There are four episodes left of this tragedy which lately have foreshadowed Shakespearean levels of death and destruction. Characters on this show- and not just the brilliant chemist are tossing around poisons and contemplating poisoning, calling for hits and playing God with others’ lives, falling apart and losing their humanity and looking like suicide might be the answer to their own hopelessness. A young man tossing his millions out into the ‘hood is sort of great, but maddening as we wishfully think that all that evil might somehow be laundered into something clean. It’s careless, so careless, it’s just so Jesse. Yet, it’s poetically the right thing to do for his soul, but also frightening as only someone with no future has no need of money.

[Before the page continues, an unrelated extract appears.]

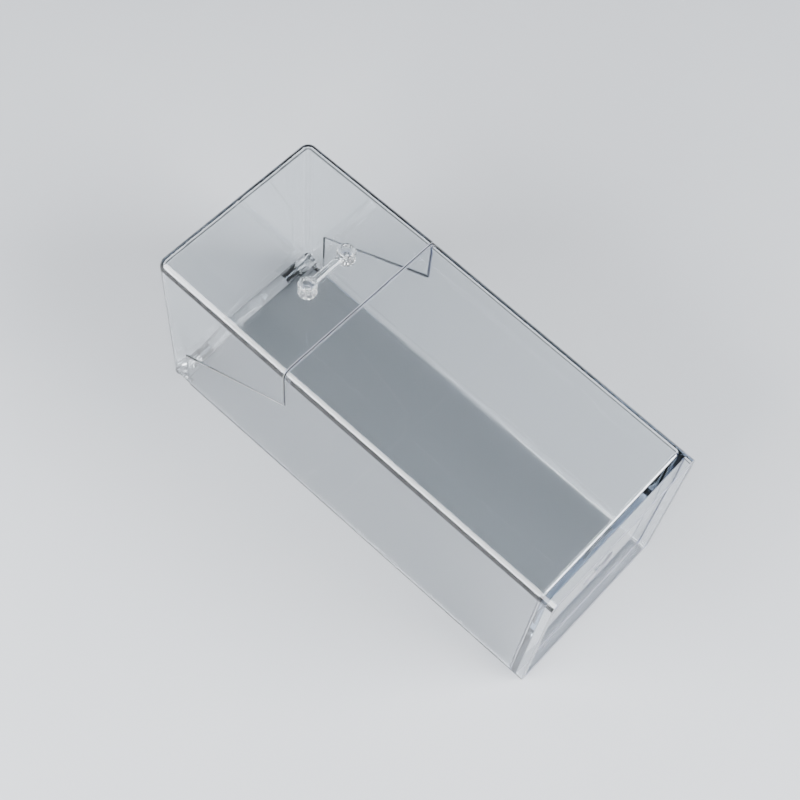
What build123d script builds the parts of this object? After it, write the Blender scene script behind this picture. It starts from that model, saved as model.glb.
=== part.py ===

I don’t want Jesse to go to “Belize” the latest of many euphemisms for Walt-ordered murder. I don’t think he’ll ever have the wherewithal to find his way to Alaska, either. And ABQ is dead for Jesse, a ghost town, and always was since he first claimed residency over his dear deceased aunt’s house that is now, certainly, haunted. This TV show is unpredictable and so all we have are overwhelming death cues that we hope are wrong, and tropes from films that see an unlikely peace befall someone who gets their soul clean against the odds. But Jesse’s confessed and still, received no peace or absolution. He’s Robin Hooded all that money and he’s seen as only a fool. He’s still getting high, a high that is no high at all but a violent rush to propel him to man up and try commit acts as evil as his teacher. Mr. White owes Jesse a review of his high school grades and reputation. Into this twisted reality, “the boy” applied himself, after all. He became a very good student of chemistry. He deserves an A, and he deserves to live. We viewers have broken bad too, imparting our own twisted morality on things that ought to be black and white. But just like Jesse, I feel pretty hopeless about everything. I want to imagine a different ending for him. I just can’t picture it. I hope I’m wrong.